With a devoted connection to community, much of the work SG makes is rooted in queer theory, embedded in non-conventional ways of looking and understanding. This philosophy informs the work to produce concepts that are both joyful expressions of play and meditative re-evaluation of our existence.
SG has exhibited in galleries around Leeds, London, Lisbon and York. Most notably, Tate Modern, Lethaby Gallery and 108 Fleet Street.
Shayna Fonseka
Shayna Fonseka (b. 1994, London) is currently studying an MFA at the Ruskin.

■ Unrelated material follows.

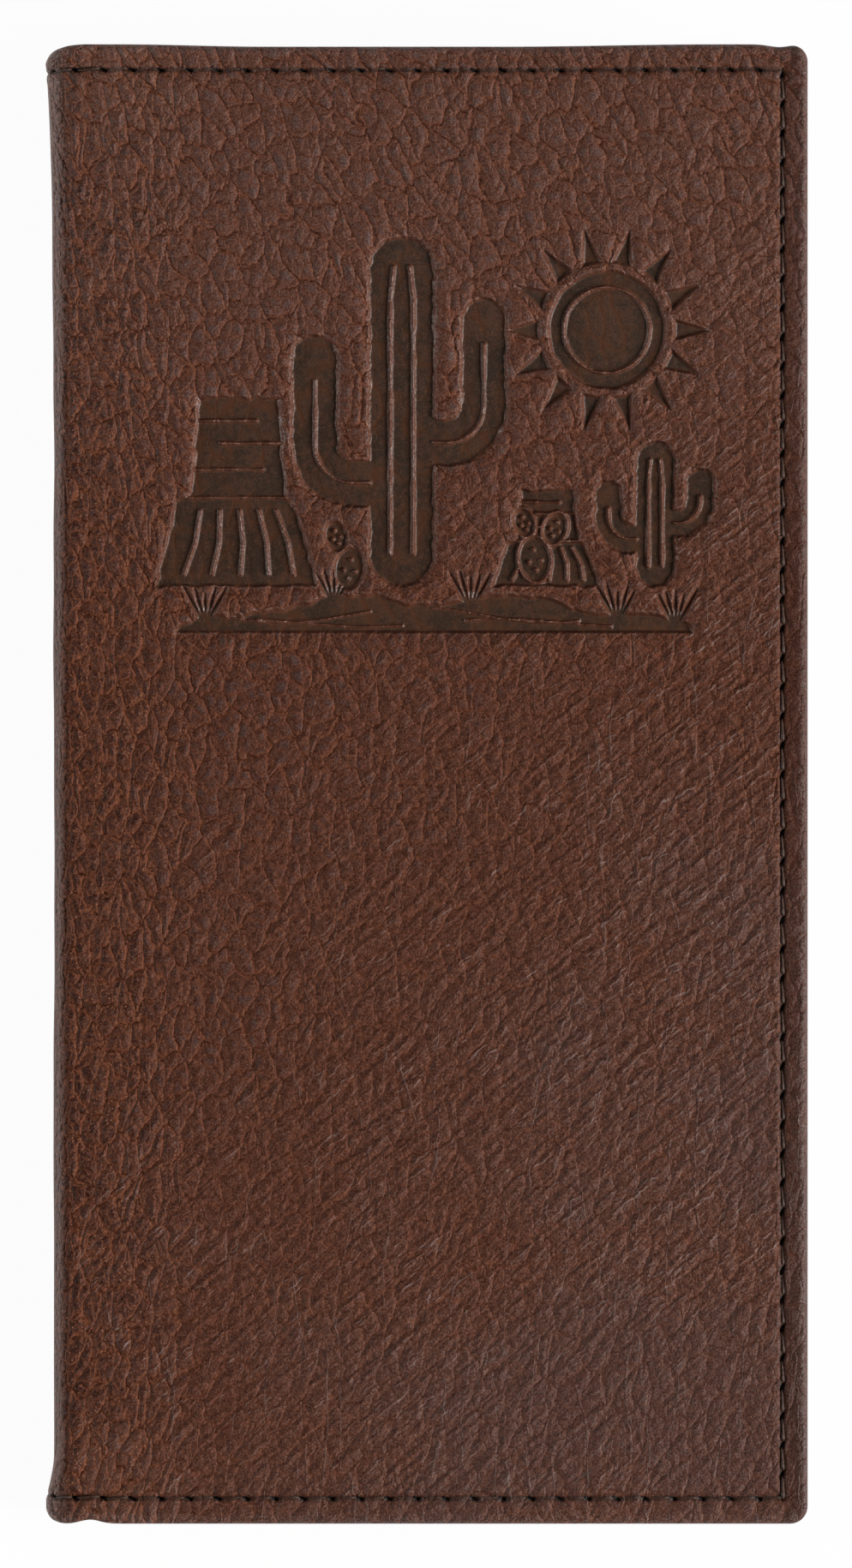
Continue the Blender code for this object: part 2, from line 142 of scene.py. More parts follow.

Fonseka’s work explores urban spaces that access a transcendent and innate sense of being. Drawing inspiration from experiences within these spaces grounds her, amid an escalating sense of instability. One aspect of her exploration centres on the ‘placeless’ space a rave occupies. The hyper-stimulation of sound, visual minimalism, linguistic shifts and altered temporal perception collectively tap into something fundamental and authentic about being human - a scarce experience in a synthetic city. As part of her creative process, she photographs city walks with no expectation of arrival. Those who meander, whether on foot or through the mind, allow themselves to discover the unexpected. Through this serendipitous exploration, she collect connections with objects found unintentionally, intending to evoke a sense of transcendence. In a time marked by growing disconnection, she navigate how to restore our sense of being within an urban environment, identifying spaces that nurture these connections.
Fonseka was recently awarded the Erna Plachte Award 2024 and shortlisted for the Oxford Review of Books Art Award. Recent exhibitions include: Questions on Drawing, Exvoto Gallery, London, 2024; Carry on baggage, Galeria Augustine, Lisbon, 2023; Can’t take my eyes off you, indigo + madder, London, 2022; A Generous Space, Hastings Contemporary, 2021-2022, amongst others.